A Robust Heterometallic Pt2Pd2L8 Double Cage Catenane

The combination of different metal ions in supramolecular structures can lead to the emergence of new features, such as enhanced stability, reduced symmetry, and peculiar reactivity. Mechanically interlocked architectures containing dissimilar metal ions are still scarce. Herein, we report the first example of a heterometallic, quadruply interlocked Pt2Pd2L8 cage catenane, assembled via a combination of metal‐mediated self‐assembly and dynamic covalent chemistry. While direct complexation of the used asymmetric ligand with a mixture of Pt(II) and Pd(II) ions could yield 14 different monomeric and 576 interlocked cage products, the chosen approach allowed us to selectively obtain one PtPdL4 monomeric cage and a single Pt2Pd2L8 double cage isomer as major products, respectively, depending on the reaction conditions. In the obtained interlocked Pt2Pd2L8 structure, the kinetically inert Pt(II) ions are positioned peripherally, while the more labile Pd(II) ions are buried and interlocked within the cage interior, as confirmed by NMR spectroscopy, trapped ion mobility spectrometry (TIMS), and single‐crystal X‐ray diffraction.
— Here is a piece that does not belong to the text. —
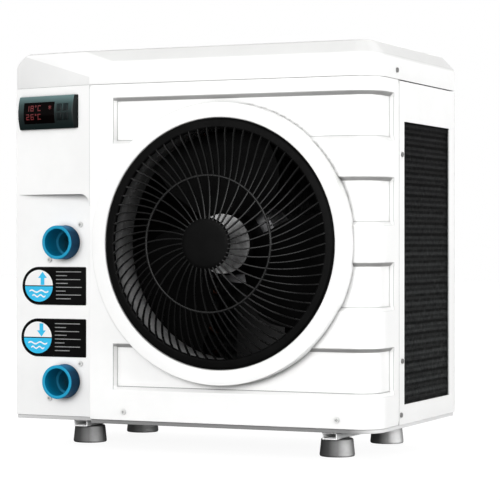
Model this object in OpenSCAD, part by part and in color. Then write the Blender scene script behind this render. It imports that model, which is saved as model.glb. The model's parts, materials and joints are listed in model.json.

The resulting catenane structure exhibits an enhanced kinetic stability, resisting disassembly in the presence of excess competitive ligands such as halide anions, unlike previously reported Pd(II) cage catenanes. Furthermore, the Pt2Pd2L8 cage binds halide anions with high affinity, enabling efficient sequestration of halides from organic substrates.